We showed a BW limiting to show a cleaner waveform with less noise, BW limit helps eliminate the very large magnitude and short time pulses, which are noise and mainly depend on how the probe is held, what angle etc.  Noise is influencing the measurement.  Also it is clear from my plot that the probe picks up also the SW signal.  That is noise as well. 

Follow you can find the waveforms took without BW limit:

Zoom in:

New waveforms without BW limit show no spike at turn on of load, the SW node in the waveforms (short time) does not move since the IC cannot respond in such short time, that’s why I can’t assume a chip fault or a contribute of the IC to generate that spike.

You don’t need to add 5 caps on the output unless his application requires very low voltage droop during the load transient response, moreover ceramic caps are the best combination of performance and cost.

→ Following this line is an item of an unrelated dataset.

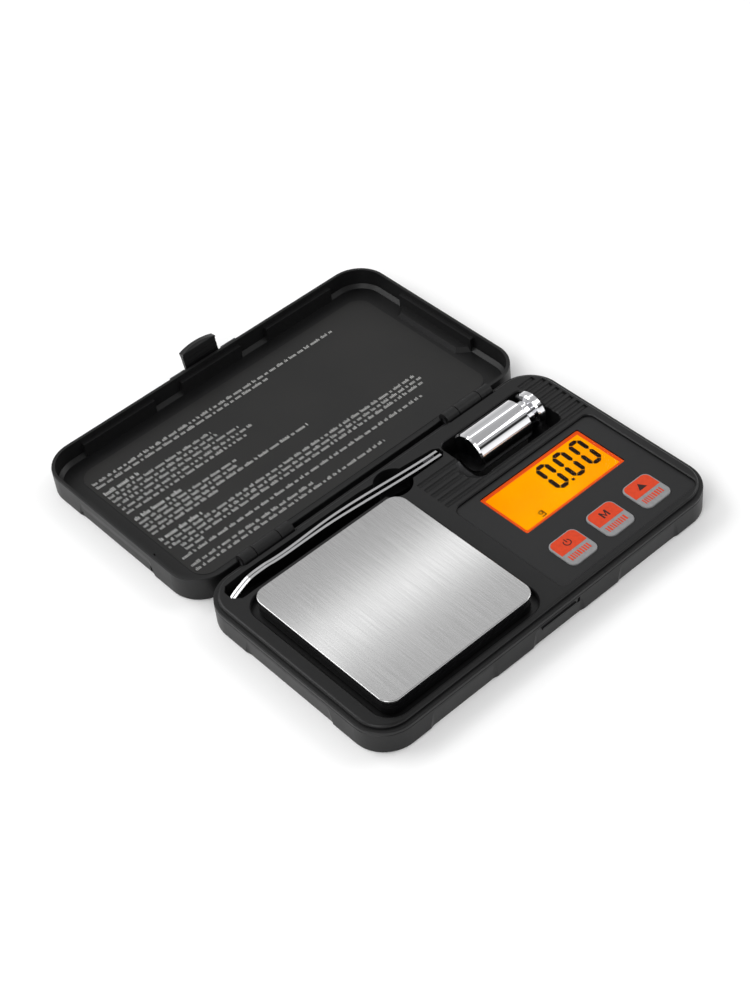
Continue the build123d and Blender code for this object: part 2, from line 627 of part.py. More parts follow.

At this link  you can download TINA simulations which show the impact of ESL, as you can see the ESL alone causes this droop. Also you can download a trial version at TINA at this link www.ti.com/tool/tina-ti

I think we’ve discussed this topic to death and you ask for another device.  So, what power requirements does your application have?  What is your power need? Can you give us more details about the application?

What we need is a chip which will convert from 9-16V to : 1.2V @900 mA (with current bursts) and another one to 3.3V at 600mA (less high current bursts). THe first one (for 1.2V) is connected to a LATTICE FPGA (ECP2M35) and the other one (3.3V) is connected to a 125 MHz. A2D + 2.5 GHz. optical transmitter.

Low noise devices are required because it is an analog circuit.

The circuit should be relatively small. The whole PCB should go instead LP38852 (1.2V) or instead of LM7805 + TPS73701DR in hte current circuit borad (for 3.3V).

What are the peak current requirements?  If absolute low noise is a must, are you considering using LDOs for post regulation?

Assuming the current values mentioned are peak currents, the TPS62160 is a very small device to meet those needs.